Although I'm not one to promote my own blog, I have written a review of Havel's play, Audience, (http://city-dionysia.blogspot.com/2011/06/vaclav-havel-audience.html) that you may find interesting.
Heteronym
06-22-2011, 07:08 AM
You might wish to check into German Expressionist theater. Beside Brecht there's Wedekind's Lulu plays, Max Frisch's Firebugs, and Friederich Durrenmatt's The Visit and The Physicists.
Dürrenmatt is on my list too.
byquist
07-09-2011, 08:26 PM
Ionesco can be fun.
Right now in Lincoln Center, NYC, over from England is an extraordinary play (spectacle) -- War Horse. Film version apparently coming out at the end of the year - Spielberg. But the theater experience of it is unmatched. "Equus" (by Peter Shaeffer -check spelling -also should be on your list) on steriods.
Heteronym
07-19-2011, 07:23 PM
Equus on steroids? Apart from the horses, both plays seem quite different. One is a psycho-sexual thriller/drama about a boy who blinds horses; the other is about war.
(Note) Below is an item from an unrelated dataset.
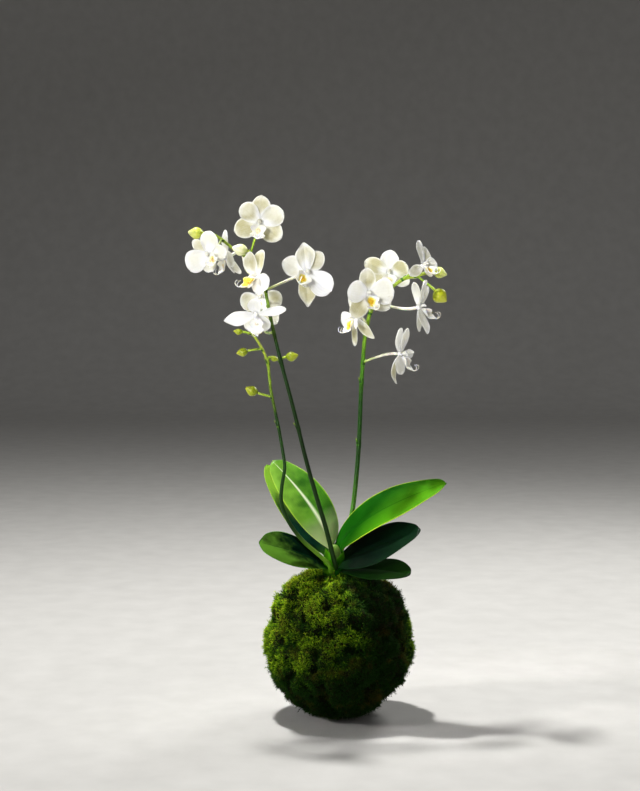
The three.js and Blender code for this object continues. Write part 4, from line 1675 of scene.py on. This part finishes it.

And yes, Ionesco is very funny. I must read more by him.
Heteronym
07-27-2011, 05:04 PM
Has anyone read Luigi Pirandello?
kelby_lake
07-28-2011, 11:22 AM
Has anyone read Luigi Pirandello?
Only Six Characters in Search of An Author, which I really enjoyed.
Heteronym
08-13-2011, 02:16 PM
Has anyone ever read the Austrian playwright Karl Kraus' play Die letzten Tage der Menschheit? I don't think it's ever been translated into English, but perhaps some of our German-speaking members are familiar with it?
I'm thinking about reading it in Portuguese, of course.
Intuition
08-13-2011, 05:11 PM
I recently did something similar and compiled a list of famous plays.
I think you may have missed Maeterlinck, unless my eyes are deceiving me. Echegaray may deserve a mention too.